Even when one specific conference sends a team to one specific bowl, the teams they were playing weren’t tied to any specific conference. So it’s only the Rose Bowl that has a traditional match-up between two specific conferences, and again, nobody associate with the Rose Bowl really cares about the Big Ten. And as long as they can get out of January in Minnesota, I think the Big Ten fans would be happy to go anywhere warm. Just ask Ohio State fans today if they’re okay playing in Dallas.

And how ironic is it that we have a traditional Rose Bowl matchup for the national title? If this year had played out under the old BCS rules, neither of these teams would probably be in the championship game. Alabama would still have been number, and I have to think it would have been hard for voters to keep out the defending national champion and only undefeated team. So the BCS Title Game would have been the two teams who lost on New Year’s Day. Oops.

And guess who would have been playing in the Rose Bowl? Oregon and Ohio State. And what would they have been playing for? The right to be tied for third with about twenty other bowl winners. They would have been playing to be on equal footing with Navy, who also won a Bowl Game in Southern California. And we would have been back to the same-old, same-old, “well, neither of them probably could have beaten the national champs, anyway.” Double oops.

Unfortunately, that phrase is still being uttered this year. There are at least two, possibly up to four, other teams that we are hoping wouldn’t be able to beat whoever tonight’s champion is on a neutral field.

TCU had a legitimate gripe. The Big-12 doesn’t have a championship game because they only have ten teams (as opposed to the Big Ten, which has fourteen), meaning everyone plays each other in the season. So TCU was at home when Ohio State rolled over a very good Wisconsin team and leapfrogged the Big-12 champ into the fourth playoff spot. What if TCU had beaten Baylor on that same day? What if it had been as hellacious of a whomping as the 42-3 score they dropped on the former-number-one Ole Miss? Then who do you leave out? The undefeated, defending champion Seminoles?

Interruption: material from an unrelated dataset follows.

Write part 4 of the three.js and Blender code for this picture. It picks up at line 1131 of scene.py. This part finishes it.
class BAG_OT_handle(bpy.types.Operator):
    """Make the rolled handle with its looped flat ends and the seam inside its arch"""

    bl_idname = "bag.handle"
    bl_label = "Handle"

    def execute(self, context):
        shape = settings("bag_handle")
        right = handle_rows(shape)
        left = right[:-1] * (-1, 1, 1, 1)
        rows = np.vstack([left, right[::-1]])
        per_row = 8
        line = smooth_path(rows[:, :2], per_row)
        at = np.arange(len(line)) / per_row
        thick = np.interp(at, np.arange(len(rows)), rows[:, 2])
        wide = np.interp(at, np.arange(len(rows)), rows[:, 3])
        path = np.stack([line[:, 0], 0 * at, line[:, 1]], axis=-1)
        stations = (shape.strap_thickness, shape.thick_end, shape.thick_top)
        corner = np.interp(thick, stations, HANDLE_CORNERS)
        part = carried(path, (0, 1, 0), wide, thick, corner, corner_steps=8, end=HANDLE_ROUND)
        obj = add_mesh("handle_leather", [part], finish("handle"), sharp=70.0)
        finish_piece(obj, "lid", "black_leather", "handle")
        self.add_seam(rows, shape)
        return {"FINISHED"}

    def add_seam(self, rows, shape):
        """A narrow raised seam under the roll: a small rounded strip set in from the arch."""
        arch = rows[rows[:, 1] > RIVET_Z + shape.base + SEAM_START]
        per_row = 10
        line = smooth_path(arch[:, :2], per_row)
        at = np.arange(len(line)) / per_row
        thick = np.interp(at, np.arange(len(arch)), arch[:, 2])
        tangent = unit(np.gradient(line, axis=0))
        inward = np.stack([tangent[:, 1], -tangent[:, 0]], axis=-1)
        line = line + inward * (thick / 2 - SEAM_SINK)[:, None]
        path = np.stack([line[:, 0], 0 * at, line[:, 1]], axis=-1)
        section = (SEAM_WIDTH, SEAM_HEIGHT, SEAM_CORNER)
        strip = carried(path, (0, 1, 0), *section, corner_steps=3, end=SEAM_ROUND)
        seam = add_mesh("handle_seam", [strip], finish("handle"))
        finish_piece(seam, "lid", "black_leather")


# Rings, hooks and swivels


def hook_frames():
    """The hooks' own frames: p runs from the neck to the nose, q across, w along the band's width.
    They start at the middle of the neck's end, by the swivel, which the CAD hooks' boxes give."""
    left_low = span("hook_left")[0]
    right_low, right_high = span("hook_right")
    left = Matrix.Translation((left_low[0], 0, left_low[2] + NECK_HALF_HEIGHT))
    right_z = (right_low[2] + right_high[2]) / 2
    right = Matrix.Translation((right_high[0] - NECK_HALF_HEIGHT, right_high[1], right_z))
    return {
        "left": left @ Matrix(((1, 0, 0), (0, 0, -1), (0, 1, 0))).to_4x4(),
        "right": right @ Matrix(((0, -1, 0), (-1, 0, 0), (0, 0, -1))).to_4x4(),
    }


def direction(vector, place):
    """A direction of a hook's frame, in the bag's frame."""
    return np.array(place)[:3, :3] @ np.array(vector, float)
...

Plus, the top four playoff system still doesn’t solve the old Boise State problem. When an upstart team from a non-power conference rises up and beats all comers, there still is little chance they’ll make the top four.  This year, that might have been Marshall. They only lost one game, and it was in overtime when Western Kentucky went for two points. What if they had won that game? Would they make it past any of the top five? No. But at least they would have no way of beating a top-flight team, right? Just like when Boise State finally got a chance against Oklahoma in the Fiesta Bowl.  Oh, wait, they won that game. But, of course, they still would have been rolled by Florida that year, right? Anyone?

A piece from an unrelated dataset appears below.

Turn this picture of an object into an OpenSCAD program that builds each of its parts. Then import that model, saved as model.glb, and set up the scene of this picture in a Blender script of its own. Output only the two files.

But isn’t that argument what the BCS and the playoff are supposed to do away with? Aren’t we trying to get past the guesswork of who might beat whom and actually get to the point where they can prove it on the field? And yet, this year, TCU has to deal with that argument. There are allegedly five power conferences (although how the ACC fits that description most years is beyond me), so if we allow only four in, every year at least one conference champion will be excluded. Some years, if a conference like the SEC puts two teams in, then two power conferences will be left out.  Throw in a good Notre Dame team and over half of the Power Five are left out of the playoff. And the non-power conferences can continue to go screw themselves.

But if we allowed eight in…

Then why not allow sixteen? Or thirty-two?

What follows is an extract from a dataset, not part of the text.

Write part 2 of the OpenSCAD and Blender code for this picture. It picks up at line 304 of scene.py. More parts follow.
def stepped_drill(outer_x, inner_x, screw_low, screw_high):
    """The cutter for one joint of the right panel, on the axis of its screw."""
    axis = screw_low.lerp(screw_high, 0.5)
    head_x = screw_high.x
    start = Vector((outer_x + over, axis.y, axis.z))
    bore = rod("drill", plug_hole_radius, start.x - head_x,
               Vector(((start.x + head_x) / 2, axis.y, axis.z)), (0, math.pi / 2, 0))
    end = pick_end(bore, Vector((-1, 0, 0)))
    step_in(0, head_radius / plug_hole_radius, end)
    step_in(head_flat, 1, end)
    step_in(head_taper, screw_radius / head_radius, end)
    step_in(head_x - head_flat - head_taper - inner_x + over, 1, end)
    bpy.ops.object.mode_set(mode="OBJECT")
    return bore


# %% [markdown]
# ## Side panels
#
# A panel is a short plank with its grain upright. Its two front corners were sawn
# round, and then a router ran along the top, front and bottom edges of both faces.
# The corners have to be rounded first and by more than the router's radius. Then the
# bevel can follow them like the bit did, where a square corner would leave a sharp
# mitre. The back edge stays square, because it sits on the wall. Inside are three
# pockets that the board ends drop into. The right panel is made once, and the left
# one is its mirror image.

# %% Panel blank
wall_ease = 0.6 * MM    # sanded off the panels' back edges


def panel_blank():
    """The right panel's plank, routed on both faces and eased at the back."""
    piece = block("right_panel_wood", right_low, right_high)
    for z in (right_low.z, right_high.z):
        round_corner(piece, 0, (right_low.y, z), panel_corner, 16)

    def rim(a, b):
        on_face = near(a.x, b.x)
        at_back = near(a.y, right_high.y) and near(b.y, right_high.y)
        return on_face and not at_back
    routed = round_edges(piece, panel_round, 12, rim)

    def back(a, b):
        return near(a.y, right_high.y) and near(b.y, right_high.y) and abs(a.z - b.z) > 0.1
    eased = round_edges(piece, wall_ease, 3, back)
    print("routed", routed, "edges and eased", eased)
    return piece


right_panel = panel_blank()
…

Stop! Nobody is making a case for the ninth team or the seventeenth team. If you lost three games, you don’t deserve to be in the title discussion. Beyond the top eight teams, you can legitimately start using the “you should have taken care of your own business” argument. Eight is the correct number.

With eight playoff teams, the power five champs would make it in (although I’d reclassify the ACC as a non-power conference), plus three (or four) at-large teams. Oh, and Big-12? You need a title game, even if everybody in your conference has already played each other.

This year, this would have added TCU to the mix. It probably also would have added Baylor and Michigan State. Hey, ironically, those two actually played each other in a bowl game this year, and it was an exciting bowl game with a playoff atmosphere.  Just fathom if the winner advanced. I assume Mississippi State would have made it over Marshall, although I still think it would be more fun to throw the one-year wonder in as the eight-seed every year.  They would have played Alabama, and I’m sure they would have lost. But before January 1, I would have also been sure that Ohio State would have lost to Alabama.

Here’s the best part of this plan. We could keep the Big Four bowl games and, even better, restore whatever tradition people are complaining about. The Rose Bowl can, every single year, feature the Pac-12 and Big-10 champs facing each other, with the winner advancing. The Sugar Bowl can feature the SEC Champ vs. an at-large. Similarly, the Orange Bowl can feature the ACC, if we want to still pretend they’re a legitimate football conference. And let’s bring back the Cotton Bowl, featuring the Big-12 champ, because I don’t know who the Fiesta Bowl slept with to be vaulted into “Elite Bowl” status.

All four of those games could be played on New Year’s Day, and they would be the only four to be played that day. Then the winners of those four games play the following week. Then those two winners play for the championship. We would be adding precisely one week, and two games, to the schedule in early January.

It is so logical, so obvious, that I can only think of one possible thing that the NCAA can do with it.

Tell TCU to shut the hell up and blindly stick with what they have for another ten years.